Does anyone on here knit?

I ordered the wrong book and as my mum and I dont like knitting, i dont have a need for this book.
I dont want anything for it 

this is the book
http://www.amazon.co.uk/gp/product/...&pf_rd_t=101&pf_rd_p=467128533&pf_rd_i=468294


----------



## I<3Gizmo (Feb 12, 2009)

Im a huge knitter!! im working on a pup sweater as we speak!


----------



## KMNash (Dec 31, 2009)

Well I am just starting knitting, but if anyone on here does get the book I would love to maybe get one of the easier patterns out of it  I don't think I knit often enough to really need a book... I prefer crochet but just thought I would put it out there


----------



## Amanda Kennedy (Nov 5, 2008)

anne i have the one with the yorkie on it, but if no one else has snapped it up pm the total and your addy again


----------



## I<3Gizmo (Feb 12, 2009)

KMNash said:


> Well I am just starting knitting, but if anyone on here does get the book I would love to maybe get one of the easier patterns out of it  I don't think I knit often enough to really need a book... I prefer crochet but just thought I would put it out there




I prefer knitting over crocheting, but i also do both... there are a lot of easy free patterns online! just type in dog sweater patterns in google and they should come up easily for you  Happy knitting


----------



## *Princess* (Feb 7, 2009)

I<3Gizmo said:


> Im a huge knitter!! im working on a pup sweater as we speak!

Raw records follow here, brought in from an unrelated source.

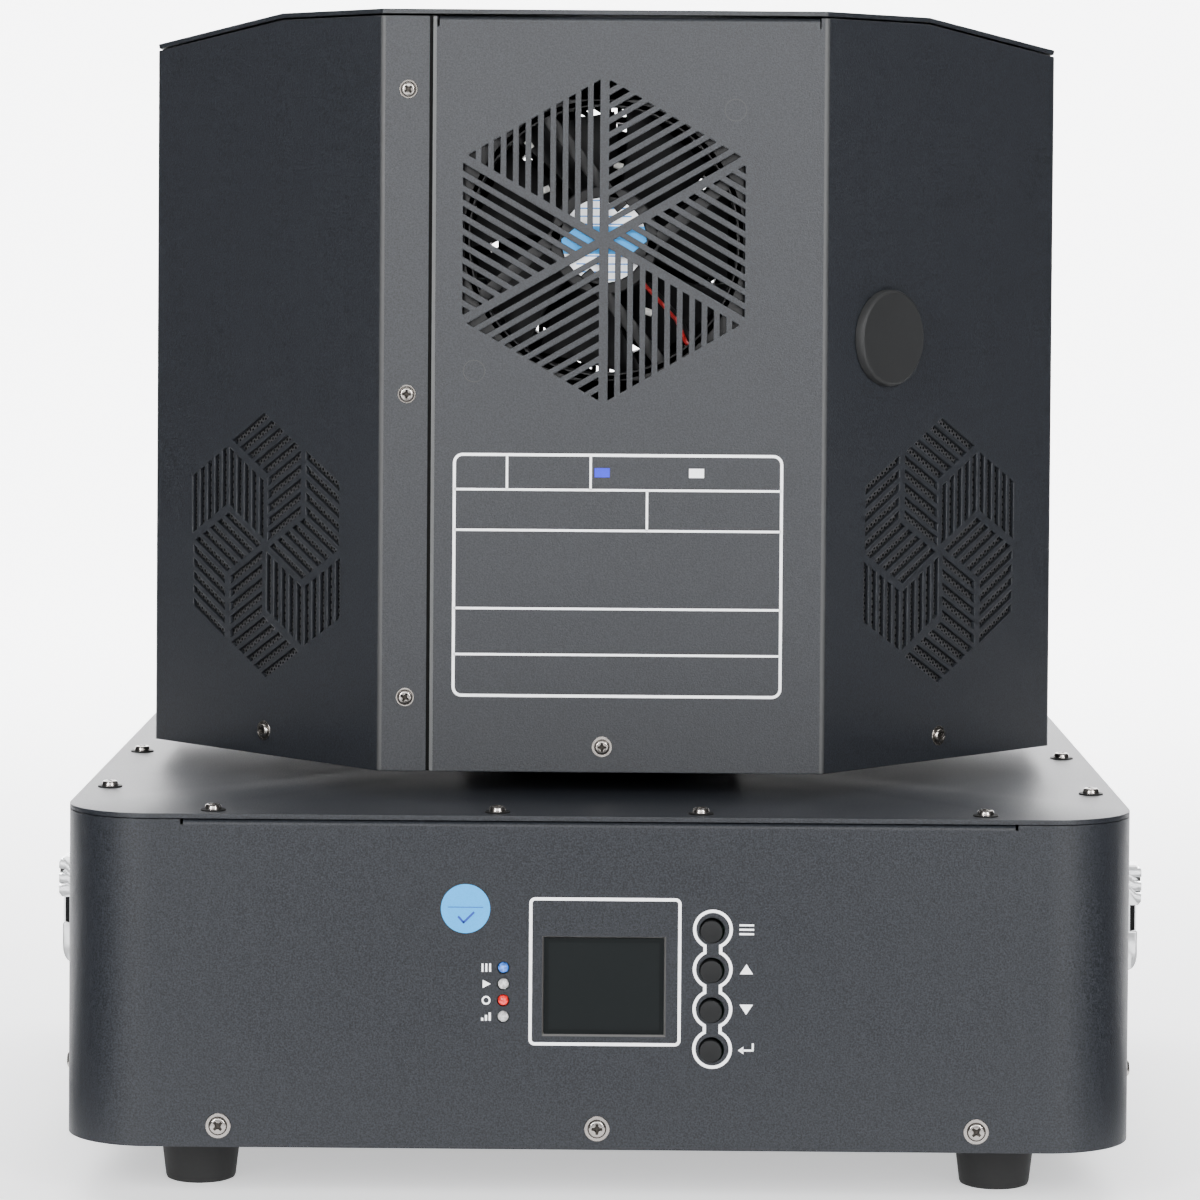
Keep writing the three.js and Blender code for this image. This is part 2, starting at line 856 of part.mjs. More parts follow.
function handleBracket() {
  const half = handleLength / 2;
  const low = handleAxisZ - handlePlateTall / 2;
  const x0 = baseHalf + seatGap;
  const plate = block(x0, x0 + handlePlateThickness, -half, half, low, low + handlePlateTall);
  const knucklePlan = roundedRectangle(knuckleDepth, knuckleTall, knuckleCornerRadius, bendSteps);
  const knuckles = [-1, 1].map((side) => {
    const ends = [side * half, side * (half - knuckleLength)].sort((a, b) => a - b);
    return standing(prism(knucklePlan, ...ends)).translate(knuckleX, 0, handleAxisZ);
  });
  const bore = standing(rod(bailWireRadius + runGap, -half - overrun, half + overrun, smallSides));
  const clear = bore.translate(handleAxisX, 0, handleAxisZ);
  return cut(joined(plate, ...knuckles), clear);
}

// A round wire along an outline in the YZ plane, at a fixed X
function bentWire(path, x, radius) {
  const rails = Array.from({ length: tinySides }, (_, i) => {
    const angle = ((i + 0.5) / tinySides) * 2 * Math.PI;
    const line = offsetPath(path, radius * Math.cos(angle));
    return line.map(([y, z]) => [x + radius * Math.sin(angle), y, z]);
  });
  return loft(path.map((_, i) => rails.map((rail) => rail[i])));
}

function bail() {
  const armY = handleLength / 2 - knuckleLength - bailWireRadius - runGap * 2;
  const endY = handleLength / 2 - seatGap;
  const low = handleAxisZ - bailDrop;
  const half = [
    [-endY, handleAxisZ],
    [-armY, handleAxisZ],
    [-armY, low],
  ];
  const knee = bentPath([...half, [0, low]], bailKnee, wireBendSteps);
  const other = knee.slice(0, -1).map(([y, z]) => [-y, z]);
  const wire = bentWire([...knee.slice(0, -1), ...other.reverse()], handleAxisX, bailWireRadius);
  const plan = roundedRectangle(gripThickness, gripTall, gripCornerRadius, bendSteps);
  const gripHalf = armY - gripInset;
  const grip = standing(prism(plan, -gripHalf, gripHalf)).translate(handleAxisX, 0, low);
  return joined(wire, grip);
}

// Inside the base

function powerSupply() {
  const bottom = trayTop + seatGap;
  const plan = roundedRectangle(supplyWidth, supplyLength, supplyCorner, bendSteps);
  const box = prism(plan, bottom, bottom + supplyHeight);
  const step = block(
    -supplyWidth,
    supplyWidth,
    -supplyLength / 2 - overrun,
    terminalDepth - supplyLength / 2,
    bottom + terminalStep,
    bottom + supplyHeight + overrun,
  );
  return cut(box, step).translate(supplyX, supplyY, 0);
}

function bearingOuterRing() {
  const top = lidBottom - seatGap;
  const low = top - bearingHeight;
  return ringTurned([
    [bearingSplitRadius + runGap, low],
    [bearingOuterRadius, low],
    [bearingOuterRadius, top],
    [bearingSplitRadius + runGap, top],
  ]);
}

function bearingInnerRing() {
  const top = lidBottom - seatGap;
  const low = top - bearingHeight;
  return ringTurned([
    [neckRadius + seatGap, low],
    [bearingSplitRadius, low],
    [bearingSplitRadius, top],
    [neckRadius + seatGap, top],
  ]);
}

function turntableColumn() {
  const bore = slipRotorRadius + seatGap;
  return ringTurned([
    [bore, gearBottom],
    [spigotRadius, gearBottom],
    [spigotRadius, gearTop + seatGap],
    [neckRadius, gearTop + seatGap],
    [neckRadius, baseTop + runGap],
    [columnFlangeRadius, baseTop + runGap],
    [columnFlangeRadius, columnTop],
    [bore, columnTop],
  ]);
}

// Straight flanked teeth, thinned by the backlash, with a gap under each tip
function gearOutline(teeth, phase) {
  const pitchRadius = (gearModule * teeth) / 2;
  const tip = pitchRadius + gearModule - gearRootGap / 2;
  const root = pitchRadius - gearModule - gearRootGap / 2;
  const pitchHalf = (Math.PI * gearModule) / 4 - gearBacklash / 2;
  const slope = Math.tan(toothFlankAngle);
  const points = [];
  const corner = (radius, side, angle) => {
    const half = pitchHalf - side[1] * Math.abs(radius - pitchRadius) * slope;
    const turn = angle + (side[0] * half) / radius;
    points.push([radius * Math.cos(turn), radius * Math.sin(turn)]);
  };
  for (let i = 0; i < teeth; i += 1) {
    const angle = ((i + phase) / teeth) * 2 * Math.PI;
    corner(root, [-1, -1], angle);
    corner(tip, [-1, 1], angle);
    corner(tip, [1, 1], angle);
    corner(root, [1, -1], angle);
  }
  return outline(points);
}

function ringGear() {
  const gear = prism(gearOutline(ringTeeth, 0), gearBottom, gearTop);
  return cut(gear, rod(spigotRadius + seatGap, gearBottom - overrun, gearTop + overrun));
}

function drivePinion() {
  const gear = prism(gearOutline(pinionTeeth, 0.5), gearBottom, gearTop);
  const hub = rod(pinionHubRadius, gearBottom - pinionHubHeight, gearBottom + joinDepth, smallSides);
  const shaftBottom = bracketTop - sheet - seatGap + motorBossHeight - motorShaftDepth;
  const shaft = rod(motorShaftRadius, shaftBottom + runGap, gearBottom, smallSides);
  return joined(gear, hub, shaft).translate(gearDistance, 0, 0);
}

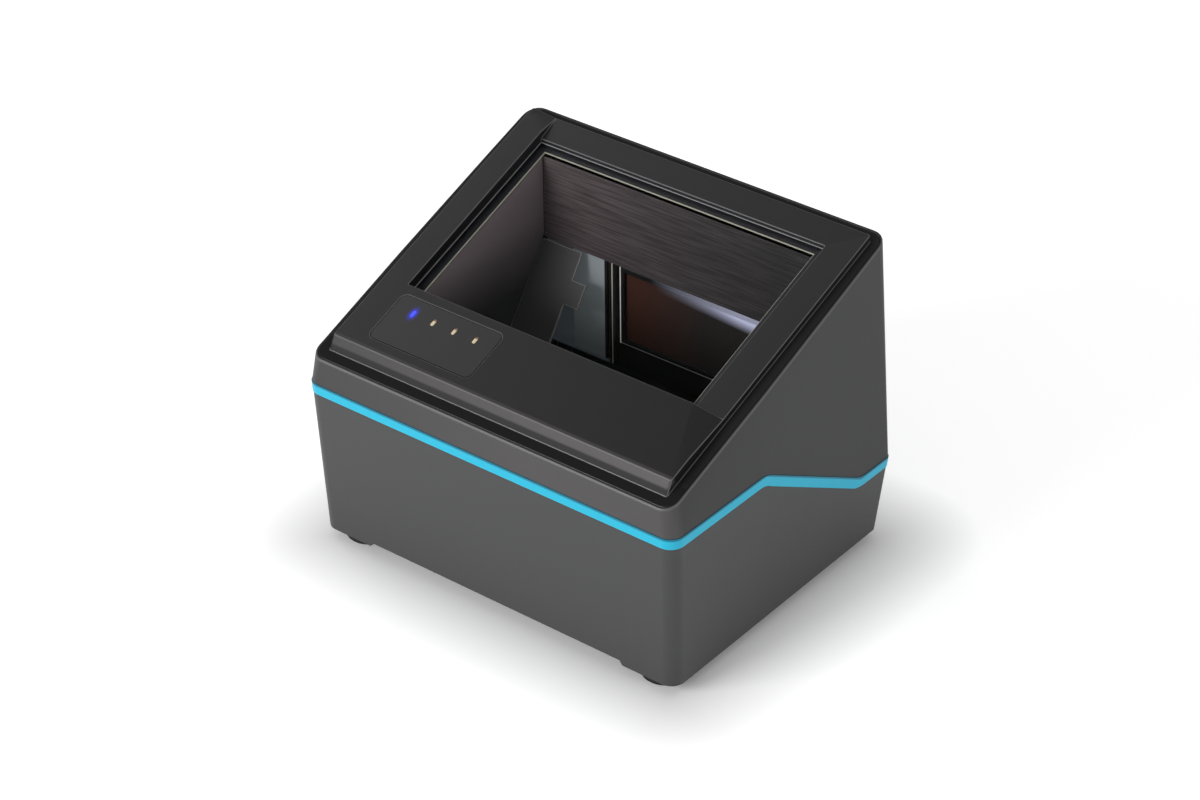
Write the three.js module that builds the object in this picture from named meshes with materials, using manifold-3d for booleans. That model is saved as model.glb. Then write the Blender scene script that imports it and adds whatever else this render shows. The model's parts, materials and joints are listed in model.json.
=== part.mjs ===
// Passport scanner: a desktop document reader with a sloped glass window.
// Millimetres, +Z up, the front faces -Y, the origin is on the table under the middle of the case.

import * as THREE from 'three';
import { mergeVertices } from 'three/addons/utils/BufferGeometryUtils.js';
import Module from 'manifold-3d';

const wasm = await Module();
wasm.setup();

// Case
const caseWidth = 186;
const caseDepth = 144;
const cornerFront = 6;
const cornerBack = 3;
const topCornerFront = 6.2;
const topCornerBack = 7;
const cornerLeast = 0.5;
const wall = 2.2;
const clearance = 0.3;
const overrun = 1;
const rimHeight = 4.9;
const rimInsetFront = 3.2;
const rimInsetSideFront = 1.9;
const rimInsetSideBack = 3.4;
const rimInsetBack = 3;
const floorRecess = 2;
const floorThickness = 2.4;
const notchHalfWidth = 65.5;
const notchEnd = 1.2;

// Parting line and the coloured strip in it
const stripTopFront = 76.3;
const stripTopBack = 40.6;
const stripHeight = 4.9;
const stripThickness = 2.8;
const stripProud = 0.3;
const stripGap = 0.15;
const dipStart = 58.3;
const dipEndFromBack = 21.3;
const bendRadius = 15;
const tongueWall = 1.4;
const tongueReach = 3;
const tongueRoot = 6;

// Sloped top of the upper housing
const slopeAngle = THREE.MathUtils.degToRad(21.4);
const borderHeight = 88;
const topInsetFront = 0.6;
const topInsetSideFront = 2;
const topInsetSideBack = 2.7;
const topInsetBack = 3;
const topSideBow = 0.5;
const topFillet = 0.9;
const borderFront = 5.5;
const borderSide = 6;
const borderBack = 5.5;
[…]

would you like this book too?



KMNash said:


> Well I am just starting knitting, but if anyone on here does get the book I would love to maybe get one of the easier patterns out of it  I don't think I knit often enough to really need a book... I prefer crochet but just thought I would put it out there


I prefer crochet too! If Gizmo doesnt want the book ill PM you x



amandagalway said:


> anne i have the one with the yorkie on it, but if no one else has snapped it up pm the total and your addy again


I have the book already hunni. i just dont need it as i dont like knitting


----------



## I<3Gizmo (Feb 12, 2009)

i would like the book, but you live in the Uk dont you? its a wee bit far from where i live lol, ill give it up to the next person that would like to have it


----------



## Amanda Kennedy (Nov 5, 2008)

anne i meant il take your book!!!!! i do both


----------



## *Princess* (Feb 7, 2009)

Yeah im in the UK. ok then. If your sure.
the book is sold in America too


----------



## I<3Gizmo (Feb 12, 2009)

yeah its ok  i can live without it! thnk you for the offer though i appreciate it a lot!


----------



## *Princess* (Feb 7, 2009)

amandagalway said:


> anne i meant il take your book!!!!! i do both


oh haha!! sorry. read it wrong lol ill PM you x


----------